People hated Final Fantasy XIII for its linearity, but in practice it really wasn't all that much more linear than previous Final Fantasies — it was just more obvious about it. Previous Final Fantasies had provided the illusion of freedom through their world maps, you see, but your progression was still railroaded by being unable to cross certain types of terrain until the story dictated that you got your hands on a particular vehicle. And, like Final Fantasy XIII, these games would tend to open up towards the end, giving you freedom to explore.

There's always been a reason for that linearity in Final Fantasy games, however, and that's to push the story along. Because you didn't get a lot of opportunity to stray from the path set out in front of you, the story was kept pacy and snappy, and maintained its momentum — something which many more open RPGs, and not just those of the J-variety, really struggle with. By the time you reached the more open part, you had an extremely firm grounding in the game's mechanics — more than enough to take on some of the extremely tough challenges that said open world presented you with.
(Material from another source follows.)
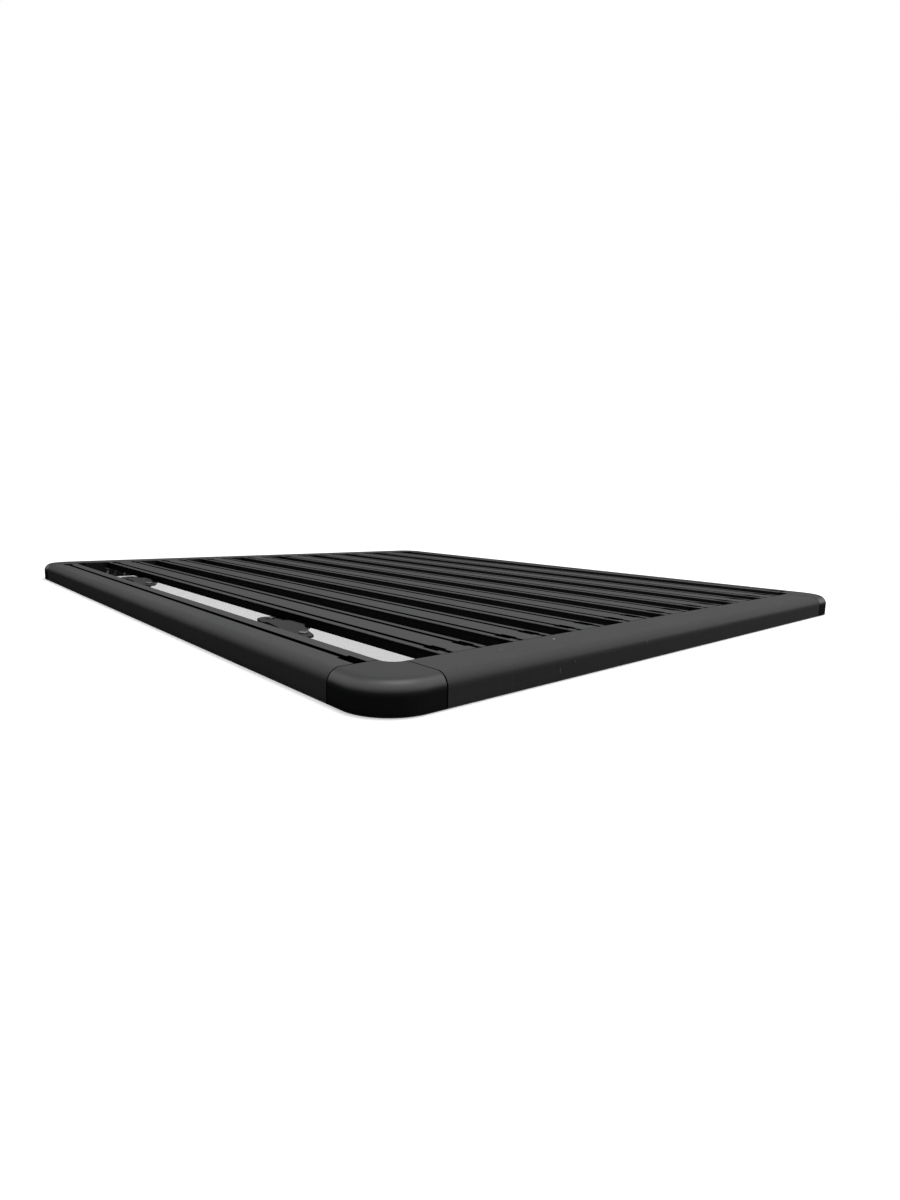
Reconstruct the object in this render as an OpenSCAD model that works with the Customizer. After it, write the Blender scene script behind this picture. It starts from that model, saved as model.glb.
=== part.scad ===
// Flat platform roof rack: eight slotted planks inside a rounded frame of two side rails,
// two end rails and four cast corners, with four saddle clamps at the outer planks.
// Millimetres. X runs across the rack, Y from its front (negative) to its rear, Z up from its lower edge.

/* [Platform] */
// Overall width across the side rails
rack_w = 1240; // [1150:10:1450]
// Overall length from the front rail to the rear rail
rack_l = 1500; // [1300:10:2200]
// Overall height of the frame
rack_h = 40; // [38:1:50]

/* [Frame rails] */
// Width of a side rail, seen from above
side_rail_w = 68; // [64:1:75]
// Width of an end rail, seen from above
end_rail_w = 71; // [66:1:80]
// Radius of the outer top edge all round the frame
edge_r = 17; // [12:1:20]
// Radius of the outer bottom edge
foot_r = 2; // [1:0.5:4]
// Radius of the inner top edges and of the planks' top edges
soft_r = 1.5; // [0.5:0.25:2]
// Thickness of the rail walls
wall_t = 2.5; // [2:0.25:4]

/* [Side rail slot] */
// From the side rail's inner edge to the middle of its slot
side_slot_in = 24.3; // [20:0.1:26]
// Width of the mouth of the side rail's slot
side_mouth_w = 8; // [6:0.5:10]
// Width inside the side rail's slot
side_cavity_w = 17; // [15:0.5:19]
// Height inside the side rail's slot
side_cavity_h = 8; // [6:0.5:10]
// Width of the entry notch at each end of the side slot
side_notch_w = 18; // [17:0.5:20]
// Length of the entry notch at each end of the side slot
side_notch_l = 36; // [25:1:45]

/* [Planks] */
// Number of planks
plank_count = 8; // [8:1:8]
// From the middle of one plank to the next
plank_pitch = 127; // [110:0.5:128]
// How far the row of planks sits to the right of the rack's middle
plank_shift = 7.5; // [-8:0.5:8]
// Width of a plank
plank_w = 77.5; // [74:0.5:80]
// Thickness of a plank
plank_t = 15.4; // [15:0.1:18]
// From the middle of one plank slot to the other
slot_pitch = 47.5; // [44:0.5:50]
// Width of the mouth of a plank slot
slot_mouth_w = 7.5; // [5:0.5:8]
// Width inside a plank slot
slot_cavity_w = 14; // [12:0.5:16]
// Height inside a plank slot
slot_cavity_h = 4.6; // [4.2:0.1:4.8]
// Thickness of the lips over a slot
lip_t = 2; // [1.5:0.25:2.5]
// Width of the entry notch in a plank slot
notch_w = 17; // [15:0.5:18]
// Length of the entry notch in a plank slot
notch_l = 28; // [20:1:36]
// From the end of a plank to its entry notch
notch_in = 16; // [10:1:24]

/* [Corner castings] */
// Radius of the outer corner, seen from above
corner_r = 63; // [50:1:64]
// Radius of the inner corner, seen from above
corner_in_r = 19; // [12:1:19]
// How far a casting reaches along the side rail, past the end rail's inner edge
corner_side_run = 20; // [19:1:35]
// How far a casting reaches along the end rail, past the side rail's inner edge
corner_end_run = 22.5; // [19:0.5:40]
// Wall of a casting
cast_t = 4; // [3:0.5:6]
// Thickness of the ribs inside a casting
rib_t = 3; // [2:0.5:4]
// Length of the spigots that plug into the rails
spigot_l = 32; // [20:1:60]
// Radius of the hole under each spigot for its screw
sink_r = 4.5; // [3:0.5:5]
// Open seam between a casting and a rail
seam = 0.5; // [0.3:0.1:1]

/* [Plank brackets] */
// Width of the bracket under a plank's end
bracket_w = 95; // [85:1:105]
// How far the bracket reaches under a plank
bracket_l = 30; // [20:1:40]
// Thickness of the bracket
bracket_t = 5; // [3:0.5:6]

/* [Saddle clamps] */
// Middle of the front pair of clamps, along the rack
clamp_front_y = -341; // [-450:1:-200]
// Middle of the rear pair of clamps, along the rack
clamp_rear_y = 351; // [200:1:450]
// How far the front clamps are turned, their noses outwards
clamp_front_turn = 7.7; // [0:0.1:9]
// How far the rear clamps are turned, their noses outwards
clamp_rear_turn = 1; // [0:0.1:9]
// From the outer plank's edge out to the middle of a clamp
clamp_out = 20.2; // [19:0.1:26]
// Distance between a clamp's two bolts
clamp_bolt_pitch = 140; // [120:1:145]
// Width of a clamp
clamp_w = 42; // [36:1:46]
// Thickness of a clamp at its bolts
clamp_t = 3; // [2.5:0.25:5]
// How much a clamp's crown rises above its ends
clamp_rise = 3.4; // [0:0.2:5]
// Length of the crown, slopes included
crown_l = 104; // [60:2:110]
// Length of each slope of the crown
crown_slope = 34; // [10:1:40]
// Radius of the nose, the narrower front end of a clamp
nose_r = 13; // [10:0.5:18]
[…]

As for the characters? I liked them a lot. Sazh was an interesting character in that he was an older, black character who didn't resort to Mr. T stereotypes like Barret in FFVII. Vanille was cute and adorable. Fang was badass. Lightning was enigmatic, intriguing and all-business; Snow was her perfect foil with his laid-back attitude. And Hope, whom many people accuse of being "whiny", watched his parents die towards the beginning of the game. I think being a little emotional is perhaps understandable in this instance, no?

Ultimately I know that if you've made up your mind about Final Fantasy VIII and XIII I'm probably not going to change your mind, and that's fine; this post simply outlines what I feel about these much-maligned installments in the long-running series. The thing that annoys me, I think, is how people feel the need to declare them unequivocally "crap" when what they really mean is that they didn't personally like them.

But then this is nothing new to the games biz, and I've spent the best part of the last couple of years playing and adoring games that many people think are "crap" if you believe Metacritic scores and the like. Each to their own, I say, and if you can eke out enjoyment from something that isn't popular, I say good on you. And if you can't, maybe try not to make other people feel bad about liking it?